None of those Chicago buildings are landmarks. I wasn't even 100% sure what the Navy Pier was, and I lived in Chicago for a time. I had to look it up.
And Hancock and Willis, while 100x better known than Navy Pier, are not global icons. If you showed a pic of either building in Istanbul or Osaka or Amsterdam, they would have no idea what city you're talking about. I bet you their first guess would be "a building in New York?"
In contrast, SF has Golden Gate, Alcatraz, Chinatown, Transamerica Pyramid, Lombard St., cable cars, victorians, hills, redwoods, etc.
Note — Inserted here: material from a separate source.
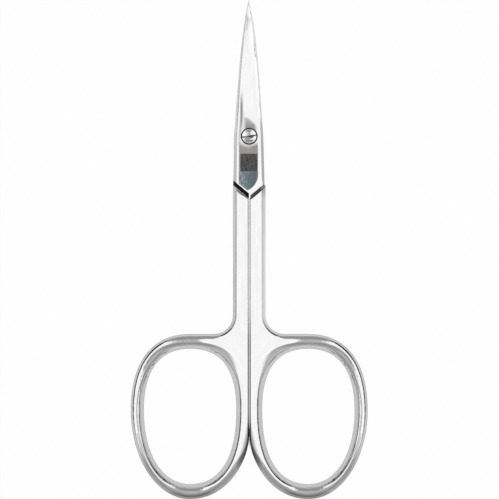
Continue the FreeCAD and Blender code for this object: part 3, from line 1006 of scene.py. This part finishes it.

Even Fisherman's Wharf is better known than pretty much any location in Chicago.
Chicago's most famous icon would actually be the "L" structure looping through downtown. I bet you that would be the structure that would be most recognized by outsiders, esp. foreigners.
I don't care about "expanse" as even NYC isn't that expansive if you put it next to Paris and when you get to that density you kind of just stick to your area anyway
NYC actually has more expansive density than Paris. Its urban core is enormous.
NYC, for U.S. standards (really for Western standards), is just a big outlier, in every sense of the word.
Besides the Golden Gate Bridge San Francisco has no one identifiable landmark that sets it apart. Chicago has at least 3 that come to mind, The Willis Tower (Sears Tower), Chicago 360* (John Hancock Building), and Navy Pier.
Yea, I never heard of the Navy Pier until a couple years ago. Willis Tower, yes, but more for just being the tallest in the country rather than the look. Golden Gate Bridge, the trolleys I've heard of before visiting San Francisco.
Golden Gate Bridge peaking out:
Trolleys. You can tell it's Christmas time cause the Palm trees are decked in lights.
Atlanta is somewhat walkable...I personally think it's more walkable than the average sunbelt city . It's more active and bustling than Houston and Dallas in it's downtown on an average day with way more to do. Here's some random photos I took recently(not these are not all downtown photos)
Really awesome pics of Atlanta.
I think one important factor about urbanity is a city's public transit system. Frequent rapid transit definitely builds a more urban environment, and is only increased by high ridership numbers and high adoption by local residents. Some cities like Dallas has already made large investments building their LRT in recent years, but ridership numbers have yet to reach sustainable levels because that requires a fundamental change in habits.